Mary Oliver died at age 83; Jonathan Larson died at age 35. They both lived such full lives, touching so many other lives with their art. I miss them both even though of course I never met either of them. I consider today a day well lived having spent it with these two souls.

I hope you have a wonderful week.

Love,

Michelle xoxo

P.S. I dearly love that little pup Pokey.

On the Road

Hello Friends,

In the last few days I have driven 650 miles, read a book, spent time with Sam, had a fun morning with my BFF Beth, taken several naps, and enjoyed many Pokey cuddles. The book I read, The Night In Question by Susan Fletcher, was a surprise.
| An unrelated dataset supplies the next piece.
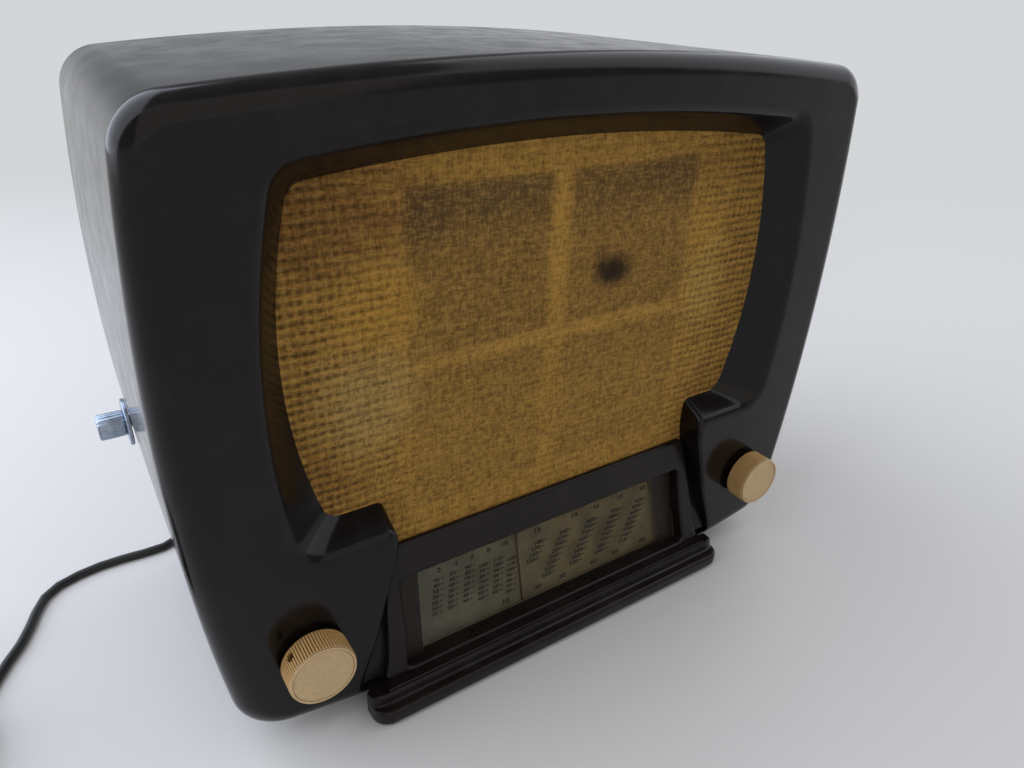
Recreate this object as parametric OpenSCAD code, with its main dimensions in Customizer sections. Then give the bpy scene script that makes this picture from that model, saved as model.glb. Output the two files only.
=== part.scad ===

I knew that it was a murder mystery and that the protagonist was an elderly woman. I was surprised by the fact that it is much, much more than that. Tender, life-affirming, sad, joyful – it is a celebration of family, friendship, romantic love, and letting yourself be truly seen by the people who love you.

It’s 9:30 on Sunday night as I write this, and I am realizing that the last few days have been so full that I haven’t spent any time thinking about what I might write here this week, and now I’m getting very sleepy. Oops.